26.12.23

Todos los caballos muertos



                                Librería del Congreso de los Estados Unidos, hacia 1890

Al crecer, al abandonar la niñez, se hace uno el huidizo por no comparecer o por hacer valer una ausencia y confiar en que ella nos haga protagonistas de la cita a la que no acudimos. No es siempre el carácter apocado o medroso el que causa que no nos prodiguemos, ni el temor a que algo imprevisto nos perturbe. Tampoco la apatía ni la aversión a las novedades. Se huye para negar la realidad al modo en que los niños muy pequeños cierran los ojos para cancelarla. Era la edad en la que se puede jugar cerca de un caballo muerto. Se integra el caballo al juego y el teatro recién montado  es más eficiente. No hay circunstancia que no se pueda administrar lúdicamente. Lo malo es cómo manejamos después la memoria.

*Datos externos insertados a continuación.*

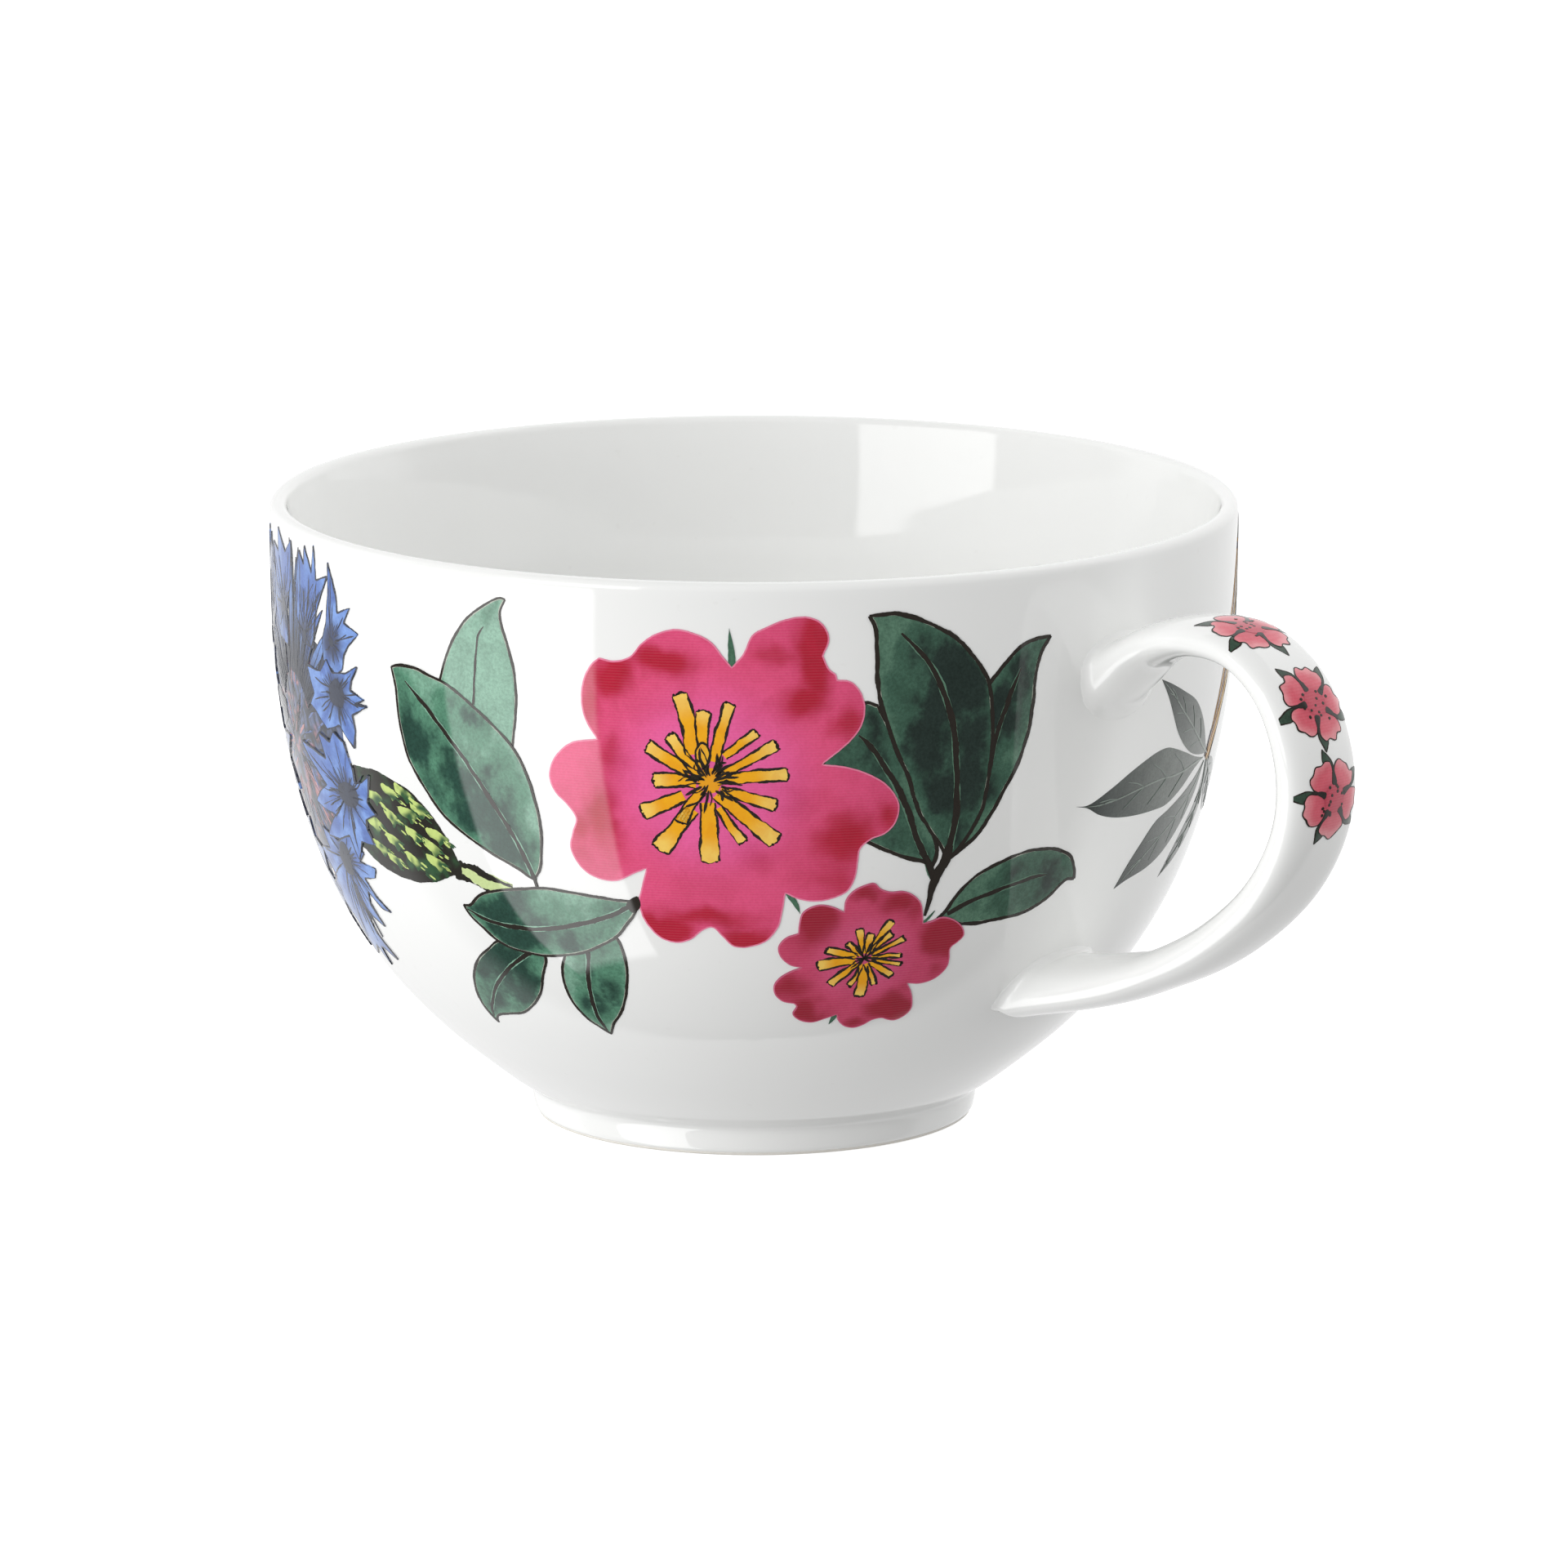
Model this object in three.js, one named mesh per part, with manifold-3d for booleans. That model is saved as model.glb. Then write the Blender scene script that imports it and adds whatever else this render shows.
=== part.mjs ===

Vas creciendo con la idea de que un caballo muerto fue compañero de tus juegos. Te haces adulto con el miedo de que aparezca. No es posible precaverse contra la aparición súbita del animal comido por las moscas. También ellas afantasmadas, revoloteando el cuerpo de niebla, zumbando con empeño en nuestros sueños, participan de la representación. No hay fuego fatuo, ni plañideras que ronden el altar de la muerte. Cuando niños, en los juegos, ella es un jugador más. Tiene su parte, se le encomienda un papel y lo representa con pasmosa eficacia. Es más tarde cuando atemoriza y arredra, cuando todos los caballos muertos escenifican el desvanecerse de uno mismo, la constatación de que ha finalizado el juego. Incluso hablarán de nosotros y hasta parecerá que, por huidizos, por no participar, hemos logrado que se nos mire y escuche más que nunca.